Cícero Romão Batista nasceu no Crato, Ceará, em 1844 e faleceu no Juazeiro do Norte no dia 20 de julho de 1934. Padre Cícero dizia que “cada casa deve ser um santuário, uma oficina e cada quintal, uma horta”. O povo consagrou padre Cícero porque ele antes entregou a sua vida aos pobres. Orientava em todos os sentidos da vida e mostrava caminhos. Acolhia e estava sempre junto. Talvez esse seja o segredo do padre Cícero. Desenvolveu a dimensão do estar presente. Por isso conhecia tão bem o bioma da Caatinga. Isso o possibilitou dar conselhos diversos. São conhecidos os preceitos ecológicos do padre Cícero: não derrubar o mato nem mesmo um só pé de pau; não tocar fogo no roçado nem na Caatinga; não caçar mais e deixar os bichos viverem; fazer uma cisterna etc.
Podemos dizer, sem sombra de dúvidas, que o padre Ibiapina foi o inspirador de Conselheiro e de Padre Cícero. Todos conviveram com o bioma da Caatinga, o único bioma com distribuição exclusivamente brasileira. Encontra-se envolvida pelo clima Semiárido, entre a estreita faixa da Mata Atlântica e o Cerrado.
Um outro exemplo de bioma bem nordestino: Mata Atlântica. É uma das áreas mais ricas em biodiversidade e mais ameaçadas do planeta. Sua vegetação nativa vem sendo destruída, restando uma pequena área para preservação das espécies. Reflitamos sobre uma hecatombe anunciada.

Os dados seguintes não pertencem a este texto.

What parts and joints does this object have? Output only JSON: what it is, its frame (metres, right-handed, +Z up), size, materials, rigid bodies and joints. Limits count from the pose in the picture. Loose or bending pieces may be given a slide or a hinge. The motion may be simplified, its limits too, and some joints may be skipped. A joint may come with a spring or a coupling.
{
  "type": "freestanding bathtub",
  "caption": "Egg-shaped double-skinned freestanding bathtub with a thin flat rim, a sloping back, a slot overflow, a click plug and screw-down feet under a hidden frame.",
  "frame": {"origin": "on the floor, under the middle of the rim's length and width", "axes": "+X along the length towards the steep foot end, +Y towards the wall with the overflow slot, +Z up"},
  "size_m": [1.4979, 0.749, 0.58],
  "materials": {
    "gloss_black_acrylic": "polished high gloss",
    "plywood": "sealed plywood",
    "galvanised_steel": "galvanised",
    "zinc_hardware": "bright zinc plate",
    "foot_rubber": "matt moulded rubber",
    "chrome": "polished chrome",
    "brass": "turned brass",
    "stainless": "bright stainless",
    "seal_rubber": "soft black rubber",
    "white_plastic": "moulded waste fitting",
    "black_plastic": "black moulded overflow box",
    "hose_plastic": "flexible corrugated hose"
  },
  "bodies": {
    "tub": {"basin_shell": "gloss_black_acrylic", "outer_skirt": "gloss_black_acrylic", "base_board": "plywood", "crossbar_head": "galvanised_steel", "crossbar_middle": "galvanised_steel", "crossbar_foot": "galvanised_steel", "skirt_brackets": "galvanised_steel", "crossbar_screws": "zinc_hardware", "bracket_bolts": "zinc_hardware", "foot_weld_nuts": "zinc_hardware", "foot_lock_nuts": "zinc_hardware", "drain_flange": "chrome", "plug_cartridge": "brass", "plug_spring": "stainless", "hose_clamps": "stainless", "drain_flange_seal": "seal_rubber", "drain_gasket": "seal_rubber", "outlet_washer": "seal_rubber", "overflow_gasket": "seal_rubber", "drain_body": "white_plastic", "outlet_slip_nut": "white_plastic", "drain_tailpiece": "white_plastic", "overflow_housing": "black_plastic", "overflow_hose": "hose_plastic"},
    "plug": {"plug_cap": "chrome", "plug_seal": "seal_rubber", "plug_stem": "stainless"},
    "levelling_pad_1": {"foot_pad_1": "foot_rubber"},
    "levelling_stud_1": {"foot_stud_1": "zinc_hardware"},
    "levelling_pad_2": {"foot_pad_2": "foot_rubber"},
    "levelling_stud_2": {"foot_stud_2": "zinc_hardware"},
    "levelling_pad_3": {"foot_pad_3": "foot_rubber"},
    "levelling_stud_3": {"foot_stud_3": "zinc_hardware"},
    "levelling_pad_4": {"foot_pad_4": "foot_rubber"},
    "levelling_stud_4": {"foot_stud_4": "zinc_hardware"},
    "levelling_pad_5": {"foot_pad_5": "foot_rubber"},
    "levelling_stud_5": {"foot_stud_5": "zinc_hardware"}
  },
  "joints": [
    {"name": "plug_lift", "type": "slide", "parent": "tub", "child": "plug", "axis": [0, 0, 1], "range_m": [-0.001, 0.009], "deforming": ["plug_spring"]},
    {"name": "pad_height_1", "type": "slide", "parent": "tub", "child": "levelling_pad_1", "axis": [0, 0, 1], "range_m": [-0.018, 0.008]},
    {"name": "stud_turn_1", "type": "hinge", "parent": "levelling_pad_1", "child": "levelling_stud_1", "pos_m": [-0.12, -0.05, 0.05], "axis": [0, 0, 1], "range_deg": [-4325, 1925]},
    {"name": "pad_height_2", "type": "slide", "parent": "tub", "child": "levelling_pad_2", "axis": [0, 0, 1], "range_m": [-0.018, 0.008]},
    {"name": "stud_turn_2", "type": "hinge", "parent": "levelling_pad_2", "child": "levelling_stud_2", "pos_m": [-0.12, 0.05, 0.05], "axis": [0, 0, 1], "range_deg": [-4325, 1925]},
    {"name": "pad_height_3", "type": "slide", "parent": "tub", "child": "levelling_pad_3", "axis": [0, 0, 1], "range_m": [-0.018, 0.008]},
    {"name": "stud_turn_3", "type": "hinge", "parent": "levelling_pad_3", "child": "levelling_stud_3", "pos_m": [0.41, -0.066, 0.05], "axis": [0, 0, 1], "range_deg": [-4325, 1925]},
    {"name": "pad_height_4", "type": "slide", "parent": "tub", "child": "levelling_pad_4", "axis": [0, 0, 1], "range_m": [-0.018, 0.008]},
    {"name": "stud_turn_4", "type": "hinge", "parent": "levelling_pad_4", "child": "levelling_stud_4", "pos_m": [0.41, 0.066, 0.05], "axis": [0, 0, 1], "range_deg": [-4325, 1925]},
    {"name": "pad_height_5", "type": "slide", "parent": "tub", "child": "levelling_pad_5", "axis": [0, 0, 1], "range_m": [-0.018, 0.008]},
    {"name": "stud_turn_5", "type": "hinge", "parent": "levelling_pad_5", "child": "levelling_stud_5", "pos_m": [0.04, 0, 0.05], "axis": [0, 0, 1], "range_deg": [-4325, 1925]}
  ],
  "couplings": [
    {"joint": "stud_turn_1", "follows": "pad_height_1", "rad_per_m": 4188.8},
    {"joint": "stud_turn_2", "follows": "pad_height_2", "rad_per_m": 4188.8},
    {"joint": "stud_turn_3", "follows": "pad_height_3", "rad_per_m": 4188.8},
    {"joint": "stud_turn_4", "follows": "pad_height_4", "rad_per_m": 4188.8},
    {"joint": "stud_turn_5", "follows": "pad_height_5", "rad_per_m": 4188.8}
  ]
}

Em Pernambuco, acabamos de viver uma nova tragédia (maio de 2017) por causa das enchentes. Com as enchentes previsíveis tivemos 55 mil pessoas desabrigadas e desalojadas em 25 municípios da Zona da Mata Sul e Agreste. Além de algumas mortes que poderiam ter sido evitadas. É verdade que assistimos um verdadeiro mutirão da sociedade em relação a essa situação. Houve uma grande comoção na sociedade. Houve uma resposta rápida da sociedade, mas essa calamidade poderia ter sido evitada. Faltou prioridade política para encaminhar as ações que poderiam ter sido feitas para minimizar os efeitos das chuvas. O governo teve tempo e verbas para construir as barragens. O fato é que nos dias de hoje temos milhares de pessoas sofrendo por causa dessa irresponsabilidade, principalmente do governo do Estado, que foi negligente e omisso. Na realidade o que aconteceu não é, simplesmente, um dado da natureza, mas uma consequência social e política.

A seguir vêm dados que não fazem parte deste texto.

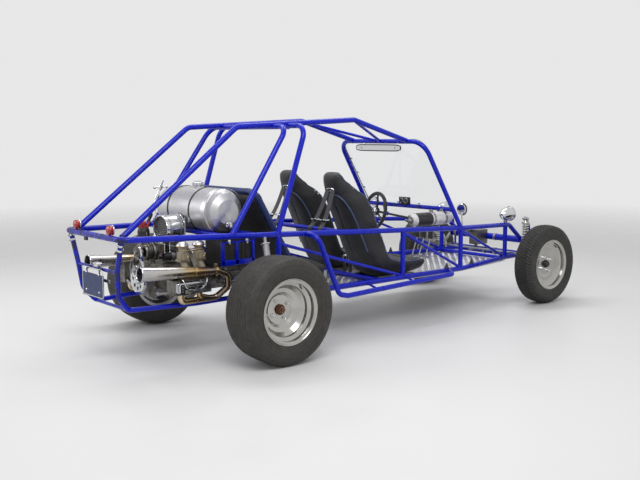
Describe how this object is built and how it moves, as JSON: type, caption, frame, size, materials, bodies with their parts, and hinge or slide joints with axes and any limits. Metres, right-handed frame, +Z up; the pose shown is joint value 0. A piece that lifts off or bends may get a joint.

E quando vier as próximas enchentes? Na Mata Atlântica, por exemplo, o mais agredido de nossos biomas, é necessário preservar o que resta, se esforçar para reflorestar o que foi destruído, recuperar nascentes, insistir nos planos municipais de saneamento e assim por diante. É verdade que precisamos de uma verdadeira “conversão ecológica”. Daí a insistência de tantas campanhas sobre essa temática. Vivemos uma crise socioambiental, porque inclui os desafios sociais e ambientais.
Não podemos assistir de forma passiva à destruição dos ecossistemas existentes nos biomas, esse assunto deve estar na ordem do dia. Nós temos que ver as possibilidades da mudança urgente dos costumes, do padrão de consumo, do descarte do nosso lixo. Convido os leitores, para fazerem uma profunda reflexão que gere soluções individuais e/ou comunitárias/coletivas. Que os exemplos de Ibiapina, Antônio Conselheiro e padre Cícero nos inspirem!